### INFORMATION SHOWN
━━━
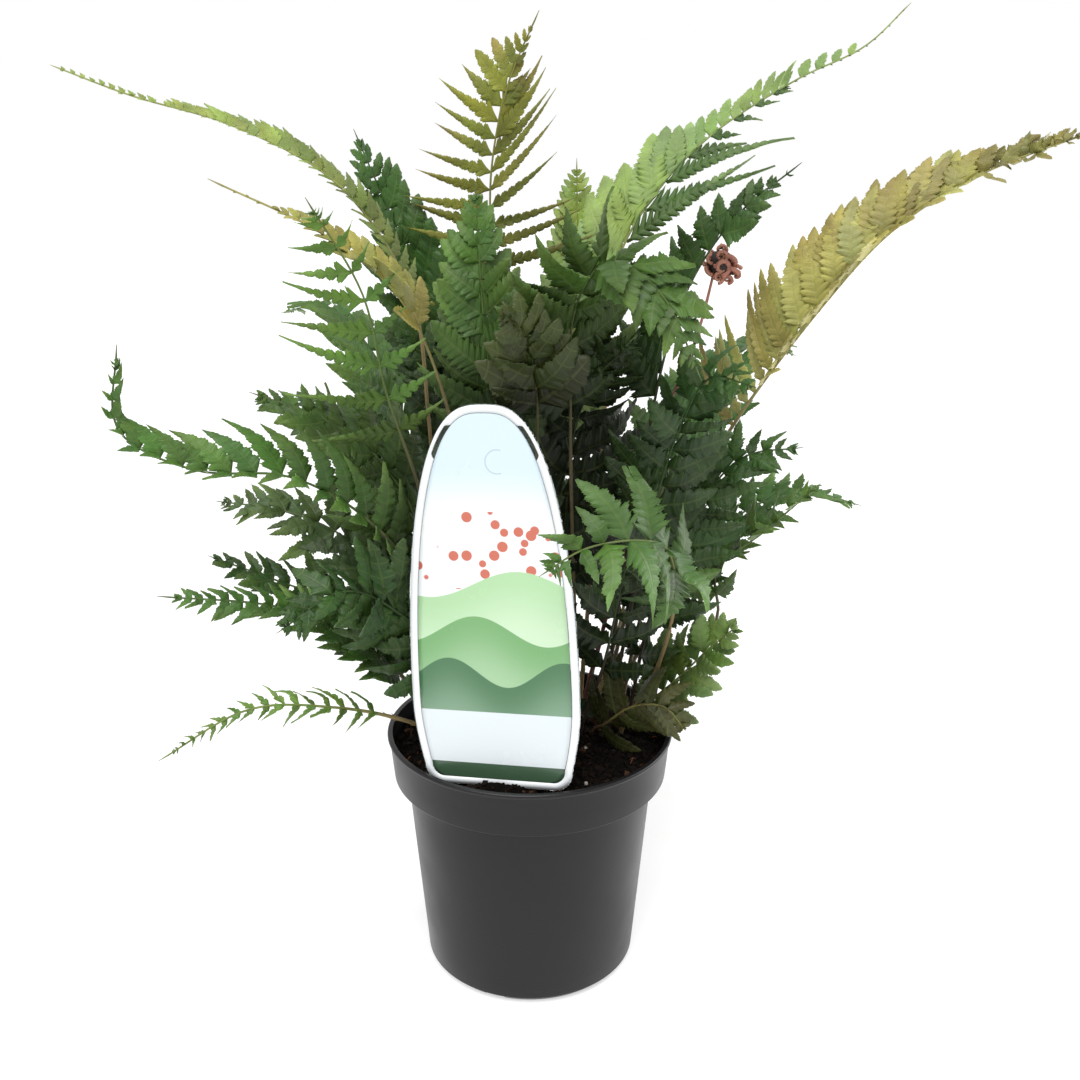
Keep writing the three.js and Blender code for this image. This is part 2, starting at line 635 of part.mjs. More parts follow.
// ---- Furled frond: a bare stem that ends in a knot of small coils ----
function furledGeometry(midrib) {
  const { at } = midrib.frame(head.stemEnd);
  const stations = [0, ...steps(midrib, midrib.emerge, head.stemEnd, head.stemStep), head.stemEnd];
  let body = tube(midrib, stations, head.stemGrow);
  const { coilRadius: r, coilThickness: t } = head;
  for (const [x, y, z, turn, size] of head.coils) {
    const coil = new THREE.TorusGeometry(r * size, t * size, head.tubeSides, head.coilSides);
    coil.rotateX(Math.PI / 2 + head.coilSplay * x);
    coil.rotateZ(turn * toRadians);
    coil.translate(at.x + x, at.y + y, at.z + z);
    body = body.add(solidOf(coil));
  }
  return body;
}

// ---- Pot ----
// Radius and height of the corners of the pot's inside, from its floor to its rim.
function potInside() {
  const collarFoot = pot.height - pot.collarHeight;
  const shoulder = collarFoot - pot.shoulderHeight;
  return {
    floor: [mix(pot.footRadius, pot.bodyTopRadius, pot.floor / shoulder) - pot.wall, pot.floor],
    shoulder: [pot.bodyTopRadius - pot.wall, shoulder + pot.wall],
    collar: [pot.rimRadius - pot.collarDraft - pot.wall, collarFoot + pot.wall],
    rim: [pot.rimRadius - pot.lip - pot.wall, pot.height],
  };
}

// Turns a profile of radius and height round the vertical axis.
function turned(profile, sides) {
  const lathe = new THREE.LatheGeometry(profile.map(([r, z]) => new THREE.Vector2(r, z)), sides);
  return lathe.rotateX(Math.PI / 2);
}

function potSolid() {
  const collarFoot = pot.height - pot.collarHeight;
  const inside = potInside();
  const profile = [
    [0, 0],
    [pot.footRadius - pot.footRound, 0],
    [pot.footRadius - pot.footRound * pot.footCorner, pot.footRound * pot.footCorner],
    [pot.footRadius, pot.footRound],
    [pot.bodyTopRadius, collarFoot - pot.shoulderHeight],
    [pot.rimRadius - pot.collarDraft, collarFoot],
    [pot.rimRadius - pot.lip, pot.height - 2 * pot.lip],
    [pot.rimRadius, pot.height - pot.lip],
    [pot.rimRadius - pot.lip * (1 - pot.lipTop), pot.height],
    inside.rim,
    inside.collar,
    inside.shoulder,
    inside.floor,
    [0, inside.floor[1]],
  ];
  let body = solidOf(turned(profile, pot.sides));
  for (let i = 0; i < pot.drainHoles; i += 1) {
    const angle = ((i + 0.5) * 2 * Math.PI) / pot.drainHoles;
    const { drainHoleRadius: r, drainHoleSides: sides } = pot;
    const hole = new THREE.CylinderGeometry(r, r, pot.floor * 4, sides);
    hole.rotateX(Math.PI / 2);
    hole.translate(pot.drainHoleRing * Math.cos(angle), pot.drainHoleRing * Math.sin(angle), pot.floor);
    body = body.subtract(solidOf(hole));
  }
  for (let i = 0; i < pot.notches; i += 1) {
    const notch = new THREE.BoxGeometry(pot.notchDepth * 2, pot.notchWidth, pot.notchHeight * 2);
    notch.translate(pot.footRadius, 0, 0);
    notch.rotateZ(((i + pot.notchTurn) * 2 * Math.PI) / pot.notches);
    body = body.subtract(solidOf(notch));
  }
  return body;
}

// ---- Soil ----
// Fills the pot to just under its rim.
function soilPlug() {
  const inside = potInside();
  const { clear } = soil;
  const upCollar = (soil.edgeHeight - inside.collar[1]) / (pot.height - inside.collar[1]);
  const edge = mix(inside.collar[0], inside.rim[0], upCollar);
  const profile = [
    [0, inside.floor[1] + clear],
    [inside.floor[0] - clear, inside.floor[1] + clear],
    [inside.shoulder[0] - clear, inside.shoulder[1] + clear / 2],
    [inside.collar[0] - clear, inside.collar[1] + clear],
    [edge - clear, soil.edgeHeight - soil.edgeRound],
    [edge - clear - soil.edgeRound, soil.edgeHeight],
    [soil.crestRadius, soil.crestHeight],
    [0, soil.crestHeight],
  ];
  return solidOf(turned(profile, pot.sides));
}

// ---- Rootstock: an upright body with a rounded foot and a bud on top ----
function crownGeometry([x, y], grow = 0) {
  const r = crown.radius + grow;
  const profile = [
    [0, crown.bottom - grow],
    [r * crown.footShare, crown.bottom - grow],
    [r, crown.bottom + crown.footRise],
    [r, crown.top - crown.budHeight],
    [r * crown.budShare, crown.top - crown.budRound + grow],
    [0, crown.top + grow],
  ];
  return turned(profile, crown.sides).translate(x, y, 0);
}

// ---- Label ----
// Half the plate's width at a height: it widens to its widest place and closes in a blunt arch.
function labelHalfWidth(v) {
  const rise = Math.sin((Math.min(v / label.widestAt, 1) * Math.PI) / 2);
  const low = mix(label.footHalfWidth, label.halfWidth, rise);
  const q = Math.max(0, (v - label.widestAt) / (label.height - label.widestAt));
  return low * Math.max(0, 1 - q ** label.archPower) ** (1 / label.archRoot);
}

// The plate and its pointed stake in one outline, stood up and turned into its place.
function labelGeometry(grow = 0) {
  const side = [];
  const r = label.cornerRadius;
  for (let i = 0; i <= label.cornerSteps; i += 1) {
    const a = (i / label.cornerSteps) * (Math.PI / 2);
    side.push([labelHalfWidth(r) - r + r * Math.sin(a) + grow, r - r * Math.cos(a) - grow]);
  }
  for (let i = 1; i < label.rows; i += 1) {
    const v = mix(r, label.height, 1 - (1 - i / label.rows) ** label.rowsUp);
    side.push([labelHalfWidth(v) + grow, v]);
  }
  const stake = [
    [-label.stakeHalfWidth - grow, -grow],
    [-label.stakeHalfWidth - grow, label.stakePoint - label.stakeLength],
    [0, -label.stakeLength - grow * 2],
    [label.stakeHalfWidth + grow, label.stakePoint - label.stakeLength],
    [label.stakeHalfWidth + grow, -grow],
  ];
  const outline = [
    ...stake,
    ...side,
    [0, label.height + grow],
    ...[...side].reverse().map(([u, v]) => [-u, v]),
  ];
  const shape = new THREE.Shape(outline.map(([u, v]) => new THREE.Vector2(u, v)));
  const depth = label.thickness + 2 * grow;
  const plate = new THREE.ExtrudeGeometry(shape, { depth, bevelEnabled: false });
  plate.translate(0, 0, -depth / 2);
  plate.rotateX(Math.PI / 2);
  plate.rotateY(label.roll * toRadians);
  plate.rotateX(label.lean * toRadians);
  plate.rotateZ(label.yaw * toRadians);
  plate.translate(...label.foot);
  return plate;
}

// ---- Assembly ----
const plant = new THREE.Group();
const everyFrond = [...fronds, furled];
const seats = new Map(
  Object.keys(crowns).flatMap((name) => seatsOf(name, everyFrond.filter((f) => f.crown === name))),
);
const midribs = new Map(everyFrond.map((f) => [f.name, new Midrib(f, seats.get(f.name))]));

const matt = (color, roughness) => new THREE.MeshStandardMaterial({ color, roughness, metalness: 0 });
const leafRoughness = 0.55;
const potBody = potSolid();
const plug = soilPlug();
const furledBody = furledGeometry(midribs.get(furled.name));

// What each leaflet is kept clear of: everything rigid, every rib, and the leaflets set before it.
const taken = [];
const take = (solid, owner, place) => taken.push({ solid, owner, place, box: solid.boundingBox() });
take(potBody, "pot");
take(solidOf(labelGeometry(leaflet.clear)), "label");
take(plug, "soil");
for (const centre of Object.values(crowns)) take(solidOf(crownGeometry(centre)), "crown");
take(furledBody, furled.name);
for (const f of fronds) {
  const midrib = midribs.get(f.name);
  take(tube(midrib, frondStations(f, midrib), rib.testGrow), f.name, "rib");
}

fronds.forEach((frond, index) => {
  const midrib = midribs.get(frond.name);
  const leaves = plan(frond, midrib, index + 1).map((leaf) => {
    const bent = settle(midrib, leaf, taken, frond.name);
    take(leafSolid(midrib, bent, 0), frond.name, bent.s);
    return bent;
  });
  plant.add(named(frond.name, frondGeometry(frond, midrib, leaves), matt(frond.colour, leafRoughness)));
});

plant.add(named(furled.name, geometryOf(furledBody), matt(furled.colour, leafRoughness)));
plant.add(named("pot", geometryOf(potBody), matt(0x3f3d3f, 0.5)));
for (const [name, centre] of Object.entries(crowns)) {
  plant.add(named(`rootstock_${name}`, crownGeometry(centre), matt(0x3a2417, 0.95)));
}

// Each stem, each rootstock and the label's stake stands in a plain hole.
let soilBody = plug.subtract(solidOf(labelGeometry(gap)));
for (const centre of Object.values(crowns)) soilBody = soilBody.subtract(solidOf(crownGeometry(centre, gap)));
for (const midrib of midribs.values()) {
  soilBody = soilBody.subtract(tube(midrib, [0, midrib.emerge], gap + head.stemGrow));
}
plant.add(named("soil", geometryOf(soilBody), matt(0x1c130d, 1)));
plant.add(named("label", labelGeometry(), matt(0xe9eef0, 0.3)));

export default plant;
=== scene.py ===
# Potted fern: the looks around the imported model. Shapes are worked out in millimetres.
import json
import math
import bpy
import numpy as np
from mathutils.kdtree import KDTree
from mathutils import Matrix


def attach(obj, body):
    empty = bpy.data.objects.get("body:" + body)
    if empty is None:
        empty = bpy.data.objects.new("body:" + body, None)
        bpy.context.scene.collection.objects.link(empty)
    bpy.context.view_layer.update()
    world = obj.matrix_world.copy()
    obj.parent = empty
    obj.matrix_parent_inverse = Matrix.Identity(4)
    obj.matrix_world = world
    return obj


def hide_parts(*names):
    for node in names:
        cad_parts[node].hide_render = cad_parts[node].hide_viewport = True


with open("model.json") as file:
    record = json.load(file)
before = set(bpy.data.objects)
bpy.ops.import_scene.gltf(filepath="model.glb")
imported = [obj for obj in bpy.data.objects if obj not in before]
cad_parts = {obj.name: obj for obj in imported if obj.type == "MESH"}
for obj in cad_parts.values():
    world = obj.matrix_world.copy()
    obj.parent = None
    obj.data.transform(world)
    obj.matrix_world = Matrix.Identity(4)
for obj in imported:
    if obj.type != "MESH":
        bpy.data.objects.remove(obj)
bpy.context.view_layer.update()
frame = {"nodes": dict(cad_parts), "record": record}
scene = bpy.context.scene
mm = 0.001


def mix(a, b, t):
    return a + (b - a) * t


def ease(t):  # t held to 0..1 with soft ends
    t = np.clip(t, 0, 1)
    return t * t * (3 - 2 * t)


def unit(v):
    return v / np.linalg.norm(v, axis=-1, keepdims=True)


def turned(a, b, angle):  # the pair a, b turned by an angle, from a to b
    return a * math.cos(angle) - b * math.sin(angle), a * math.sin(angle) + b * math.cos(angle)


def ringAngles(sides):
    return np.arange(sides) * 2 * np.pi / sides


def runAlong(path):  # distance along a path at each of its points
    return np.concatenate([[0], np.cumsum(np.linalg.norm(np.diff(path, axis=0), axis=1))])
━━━
### WRITTEN INSTRUCTION
Extract, word for word, the line containing "obj.parent = None", the line containing "return v / np.linalg.norm(v, axis=-1, keepdims=True)", and every line between them.

### SOLVED EXERCISE
    obj.parent = None
    obj.data.transform(world)
    obj.matrix_world = Matrix.Identity(4)
for obj in imported:
    if obj.type != "MESH":
        bpy.data.objects.remove(obj)
bpy.context.view_layer.update()
frame = {"nodes": dict(cad_parts), "record": record}
scene = bpy.context.scene
mm = 0.001


def mix(a, b, t):
    return a + (b - a) * t


def ease(t):  # t held to 0..1 with soft ends
    t = np.clip(t, 0, 1)
    return t * t * (3 - 2 * t)


def unit(v):
    return v / np.linalg.norm(v, axis=-1, keepdims=True)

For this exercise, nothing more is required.